The series is naturally packed with subplots and weird ongoing gags. If there’s a spine to it, though, it’s Beth (Janeane Garofalo) being forced to sell Camp Firewood as the classic sleepaway camp model is dying out. The campers, naturally, begin concocting a plan to save the camp from apparently sinister buyers. Naturally, they discover a massive conspiracy involving underground bunkers, crooked politicians, and one very big McGuffin. The rest is better left unspoiled.
Just as First Day of Camp could have coasted on “Hey, remember this movie you like?” jokes, Ten Years Later could have gotten by with nothing but “Hey, it’s the ‘90s!” gags. Indeed, there are plenty of those, from throwaway lines (a reference to Slacker as a movie that just came out) to repeated references (B. Dalton Booksellers gets a surprising number of shout-outs). More importantly, though, the new decade gives the creators plenty of opportunities for a whole new host of pop culture references woven into the fabric of the story. J.J. (Zak Orth) becomes a hybrid of Clerks and Reality Bites, filming everything with a camcorder and sporting omnipresent flannel. The “save the camp” plot feels like it just stepped out of a DeLorean. And then there’s a psycho stalker subplot that lends a classic Lifetime movie vibe. Each time, these jokes – however brief or expansive – sport the same attention to detail that made the original Wet Hot such a perfect satirical work. These aren’t lazy gags. They’re made with love.

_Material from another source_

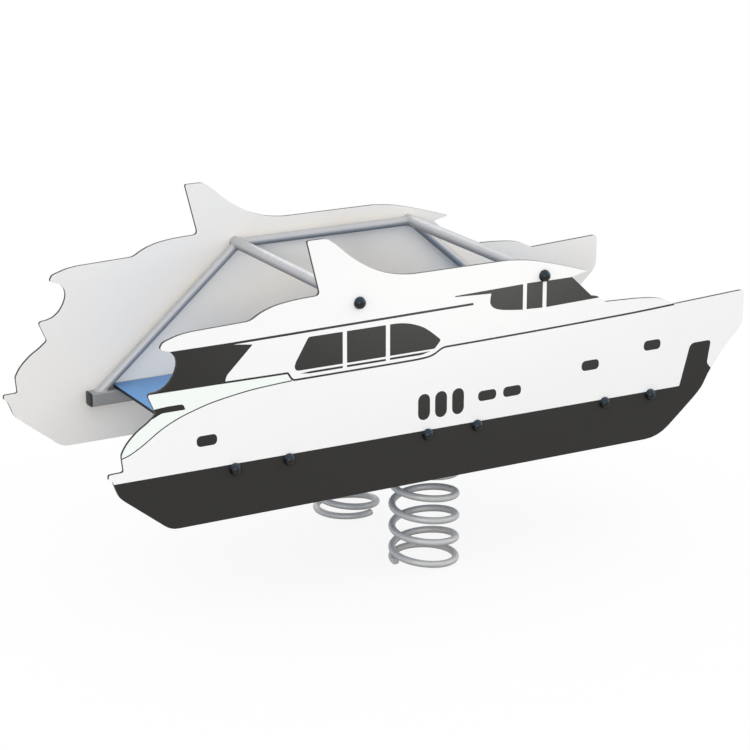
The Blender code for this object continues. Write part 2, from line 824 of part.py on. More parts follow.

There’s a bigger joke at work in Ten Years Later too, one that runs the length of the series. The creators are well aware that they’re making a sequel to a prequel in the age of constant nostalgia revivals. So, tongue firmly in cheek, they tell a story about a group of people having a hard time moving on. Katie can’t stop revisiting Coop. Lindsay can’t let go of Camp Firewood’s theater. Andy refuses to give up his Camp King glory days. Collectively, no one will accept the loss of the camp. It’s a theme that builds and builds, through all the subplots and twists and just plain bonkers developments. Ultimately, it culminates hilariously and sweetly in what could very well be a perfect conclusion to the Wet Hot trilogy.
Nostalgia is built into the DNA of Wet Hot American Summer. It’s the reason the first film and its send-up of Meatballs-style sex comedies worked and the reason fan demand brought about First Day of Camp. Now, the franchise is consciously playing the very idea of its return yet again for laughs and heart. Our campers spend eight episodes mulling over their time at Camp Firewood, what it’s meant and what it will mean. There’s a palpable sense of “How the hell did we get here?” hanging over the piece. Each character, in the end, reaches his or her own conclusions. For the viewer, the answer to why and how Wet Hot had such an improbably great run isn’t important.
We should just be grateful we got to go back to camp one more time.
Wet Hot American Summer: Ten Years Later premieres Friday on Netflix.